Fortunately, Democratic Senator Carl Levin from Michigan, along with several Democratic co-sponsors, have introduced legislation that would close the most deplorable loopholes and save taxpayers US$200 billion over 10 years.

When wealthy individuals and large corporations abuse offshore tax havens, Americans and small businesses are forced to shoulder the burden. Every dollar that corporations avoid in taxes is balanced by average citizens paying higher taxes and coping with cuts to public programs, not to mention a higher federal deficit.

The US$150 billion the Americans lose in tax havens a year would be more than enough to cover across-the-board spending cuts if a government shutdown were to occur. It would also be enough to provide Pell grants to 10 million students for four years of college; guarantee loans for half a million small businesses; or revamp America’s aging transportation infrastructure by building 15 commuter rail lines, 50 light rail transit lines, and more than 800 bus rapid transit lines.

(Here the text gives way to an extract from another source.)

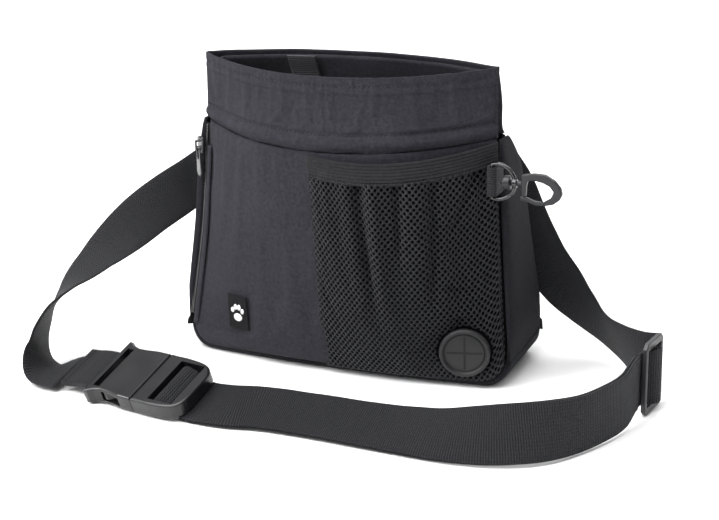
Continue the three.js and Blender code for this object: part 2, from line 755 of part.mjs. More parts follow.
const BELT_RIGHT = [
  [58.6, 23.4, 122.8, 0.34, -0.23, 0.95], [62.4, 24.3, 120.7, 0.43, -0.2, 0.92],
  [66.8, 25.6, 117.2, 0.55, -0.15, 0.85],
  [71.2, 27.5, 112.1, 0.68, -0.1, 0.74], [75.6, 30, 105, 0.8, -0.05, 0.6], [80, 32.6, 95.5, 0.88, 0, 0.45],
  [84.5, 34.8, 83, 0.9, 0, 0.43], [89.5, 36.8, 70.5, 0.88, 0, 0.47],
  [97.5, 38.4, 55.5, 0.82, -0.1, 0.56], [108, 38, 41.5, 0.65, -0.1, 0.7], [121, 35, 30, 0.3, -0.3, 0.8],
  [134, 29.5, 22, 0, -0.4, 0.9], [146, 18, 18.4, -0.2, -0.3, 0.93], [157.5, 4, 18, -0.1, -0.2, 1],
  [168, -7, 19, 0, 0, 1], triglideRoute(20, -2.9), triglideRoute(14, -2.6), triglideRoute(8.6, -2.6),
  triglideRoute(5.8, 0.4), triglideRoute(3.7, 2.9), triglideRoute(0, 4.3), triglideRoute(-3.7, 2.9),
  triglideRoute(-5.8, 0.4), triglideRoute(-8.6, -2.6), triglideRoute(-13.6, -2.7),
];
const BELT_FRONT = [
  triglideRoute(-15.2, -2.9), triglideRoute(-21, -2.5), [171, -65, 17.6, 0, 0, 1],
  [165.5, -81, 16.8, 0, 0, 1], [156.5, -97.5, 16.4, 0, 0.05, 1], [144.5, -110, 16.3, -0.1, 0.2, 0.97],
  [130, -117, 15.4, -0.15, 0.4, 0.9], [112, -119.8, 13, -0.1, 0.65, 0.76], [92, -119.6, 10.3, 0, 0.83, 0.56],
  [70, -117.8, 8.6, 0, 0.9, 0.43], [45, -116.3, 7.9, 0, 0.93, 0.36], [15, -115, 7.7, 0, 0.94, 0.34],
  [-10, -116, 7.8, 0.05, 0.94, 0.34], [-26, -119, 7.6, 0.12, 0.93, 0.34],
  buckleRoute(34, -5.6), buckleRoute(29, -5.4), buckleRoute(24.2, -4.7), buckleRoute(20.6, -2.2),
  buckleRoute(18.7, 1),
];

add('belt_back', ribbon(BELT_BACK, 14, WEBBING), webbingFabric);
add('belt_left', ribbon(BELT_LEFT, 60, WEBBING), webbingFabric);
add('belt_right', ribbon(BELT_RIGHT, 70, WEBBING), webbingFabric);
add('belt_front', ribbon(BELT_FRONT, 70, DOUBLE_WEBBING), webbingFabric);

// Sewn end of the left belt, folded round the strap bar of the socket.
const SEWN_END = [buckleRoute(-56, -2.6), buckleRoute(-50, -2), buckleRoute(-44, -0.7), buckleRoute(-38, 0),
  buckleRoute(-31.9, 0)];
add('belt_sewn_end', ribbon(SEWN_END, 12, DOUBLE_WEBBING), webbingFabric);

// ---------------------------------------------------------------- side release buckle

const BUCKLE = { half: 19.5, thickness: 9.8, cavityHalf: 17, cavity: 6.2 };

// Socket outline, from the split line to the flared strap bar.
const SOCKET = [[-0.2, -19.5], [-9, -19.5], [-17, -18.4], [-22, -18.2], [-26, -19.4], [-29, -21.4],
  [-31.6, -21.6], [-31.6, 21.6], [-29, 21.4], [-26, 19.4], [-22, 18.2], [-17, 18.4], [-9, 19.5],
  [-0.2, 19.5]];

function buckleSocket() {
  const shell = plate(SOCKET, BUCKLE.thickness, 1.2);
  const height = BUCKLE.cavity / 2;
  const inside = block(-22, 5, -BUCKLE.cavityHalf, BUCKLE.cavityHalf, -height, height);
  const windows = block(-22, -9, -25, 25, -height, height);
  const strapSlot = block(-28.4, -24.2, -15.8, 15.8, -10, 10);
  return cut(shell, inside, windows, strapSlot);
}

const PLUG = [[0.2, -19.5], [12, -19.5], [22, -18.6], [28, -16.6], [31.4, -12], [32, 0], [31.4, 12],
  [28, 16.6], [22, 18.6], [12, 19.5], [0.2, 19.5]];

function bucklePlug() {
  const outline = smooth(PLUG.slice(1, -1), 30).concat([[0.2, 19.5], [0.2, -19.5]]);
  const body = plate(outline, BUCKLE.thickness, 1.2);
  const slot = block(10, 26.4, -15.8, 15.8, -10, 10);
  const underEnd = block(25, 40, -15.8, 15.8, -10, -2.9);
  const webBar = new THREE.CylinderGeometry(1.9, 1.9, 33, 12).translate(14.6, 0, 0);
  const rootPockets = [-1, 1].map((side) => block(-1, 4.6, side * 11.5 - 3.4, side * 11.5 + 3.4, -3.4, 3.4));
  const guide = block(-15, 1, -3, 3, -2.2, 2.2);
  return join(cut(body, slot, underEnd, ...rootPockets), webBar, guide);
}

// A sprung arm that turns about its root at x = 2 and latches in the side window.
const PRONG = [[3.8, 9.6], [3.8, 13.4], [-3, 14.4], [-9, 15.4], [-15.5, 16.2], [-17.2, 17], [-18.6, 17.9],
  [-20.6, 17.6], [-21.4, 15.2], [-19.6, 13.6], [-12, 12.4], [-4, 11], [0, 9.8]];

function prong(side) {
  const outline = PRONG.map(([x, y]) => [x, side * y]);
  return plate(side > 0 ? outline.reverse() : outline, 5.4, 0.5);
}

add('buckle_socket', buckleSocket(), bucklePlastic, buckle);
add('buckle_plug', bucklePlug(), bucklePlastic, buckle);
add('buckle_prong_near', prong(-1), bucklePlastic, buckle);
add('buckle_prong_far', prong(1), bucklePlastic, buckle);

// ---------------------------------------------------------------- tri-glide

function triglideFrame() {
  const { bar: edge, spacing, half, thickness } = TRIGLIDE;
  const reach = spacing + edge;
  const round = 2.5;
  const outline = [[-reach, -half + round], [-reach + round, -half], [reach - round, -half],
    [reach, -half + round], [reach, half - round], [reach - round, half], [-reach + round, half],
    [-reach, half - round]];
  const frame = plate(outline, thickness, 0.4);
  const slots = [-1, 1].map((side) => {
    const ends = [side * edge, side * (spacing - edge)].sort((a, b) => a - b);
    return block(ends[0], ends[1], -15.9, 15.9, -5, 5);
  });
  return cut(frame, ...slots);
}

// Sewn end of the inner layer, wrapped round the middle bar.
function endLoop() {
  const inner = TRIGLIDE.bar + GAP;
  const outer = inner + 1.2;
  const steps = 24;
  const ring = (radius) => Array.from({ length: steps }, (_, i) => {
    const angle = (2 * Math.PI * i) / steps;
    return new THREE.Vector2(radius * Math.cos(angle), radius * Math.sin(angle) * 1.02);
  });
  const shape = new THREE.Shape(ring(outer));
  shape.holes.push(new THREE.Path(ring(inner + 0.35)));
  const wrap = new THREE.ExtrudeGeometry(shape, { depth: 29, bevelEnabled: false });
  return wrap.translate(0, 0, -14.5).rotateX(Math.PI / 2);
}

add('triglide', triglideFrame(), bucklePlastic, triglide);
add('belt_end_loop', endLoop(), webbingFabric, triglide);

export default pouch;
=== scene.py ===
"""Looks of the treat pouch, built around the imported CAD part. Lengths inside are in
millimetres, as in the CAD source, and turned into metres where a mesh is made."""

import math

import bpy
import numpy as np
from mathutils import Matrix, Vector, noise


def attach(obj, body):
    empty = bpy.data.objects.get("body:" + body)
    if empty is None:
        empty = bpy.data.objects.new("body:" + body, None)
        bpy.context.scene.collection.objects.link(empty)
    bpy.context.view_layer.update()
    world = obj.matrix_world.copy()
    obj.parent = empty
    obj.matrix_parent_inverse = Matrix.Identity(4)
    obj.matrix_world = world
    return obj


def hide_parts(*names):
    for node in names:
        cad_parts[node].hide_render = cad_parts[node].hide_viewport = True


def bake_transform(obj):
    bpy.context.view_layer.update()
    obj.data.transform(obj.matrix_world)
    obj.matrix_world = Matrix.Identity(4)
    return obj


MM = 0.001
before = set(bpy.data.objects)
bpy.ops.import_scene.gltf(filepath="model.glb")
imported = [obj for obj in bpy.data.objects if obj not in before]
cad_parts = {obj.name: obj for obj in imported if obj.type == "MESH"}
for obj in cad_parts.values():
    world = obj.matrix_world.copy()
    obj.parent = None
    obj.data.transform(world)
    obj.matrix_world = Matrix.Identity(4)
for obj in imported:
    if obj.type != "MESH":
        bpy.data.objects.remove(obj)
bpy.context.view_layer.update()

# ------------------------------------------------------------------ shape of the pouch

CORNER_RADIUS = 15.0
HALF_WIDTH = [(0, 100.5), (26, 97.5), (43, 95.5), (77, 92), (137, 88), (175, 87.4)]
FRONT_EDGE = [(0, -33.8), (26, -30), (43, -27.2), (77, -22), (137, -17), (175, -15.5)]
FRONT_BOW = [(0, 7), (40, 22), (85, 32), (130, 35), (175, 29.5)]
BACK_EDGE = [(0, 33.5), (60, 24), (100, 16), (120, 10), (132, 2), (141, -7), (155, -7), (175, -14)]
BACK_MIDDLE = [(0, 36), (60, 32), (100, 27), (137, 20), (176.5, 3.5)]
BACK_SQUARENESS = [(0, 6), (120, 6), (137, 5), (155, 3), (175, 2.2)]
GUSSET_BULGE = [(0, 0.45), (40, 1), (116, 1), (135, 0.45)]
COLLAR_SEAM = 137.0
COLLAR_DIP = 6.0
HEIGHT = 175.0


def profile(table):
    """Smooth function of height through a short list of (height, value)."""
    heights, values = (np.array(column, float) for column in zip(*table))
    slopes = np.gradient(values, heights)
    for k in range(1, len(values) - 1):
        slopes[k] = (values[k + 1] - values[k - 1]) / (heights[k + 1] - heights[k - 1])

    def at(z):
        z = np.clip(z, heights[0], heights[-1])
        i = np.clip(np.searchsorted(heights, z) - 1, 0, len(heights) - 2)
        span = heights[i + 1] - heights[i]
        t = (z - heights[i]) / span
        rise = t * t * (3 - 2 * t)
        bend = t * (1 - t) ** 2 * slopes[i] - t * t * (1 - t) * slopes[i + 1]
        return values[i] + (values[i + 1] - values[i]) * rise + bend * span

    return at


POCKET_LEFT = profile([(0, -4.5), (70, -5), (96, -5.5), (131, -8)])
POCKET_BOTTOM = 5.0
ELASTIC_HEIGHT = 11.0
PORT = (76.5, 22.0)
half_width = profile(HALF_WIDTH)
front_edge = profile(FRONT_EDGE)
front_bow = profile(FRONT_BOW)
back_edge = profile(BACK_EDGE)
back_middle = profile(BACK_MIDDLE)
back_squareness = profile(BACK_SQUARENESS)
gusset_bulge = profile(GUSSET_BULGE)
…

With Congress facing an uphill battle following the government shutdown, surely closing tax havens should be the first step. Levin’s bill provides with a clear solution to both problems.

And even if America didn’t face these circumstances, the Stop Tax Haven Abuse Act puts the public before special interests. As Congress faces the latest round of budget battles, New Jersey Senator Robert Menendez should support the Stop Tax Haven Abuse Act, and stand with the public, not big corporations lobbying to protect their tax breaks.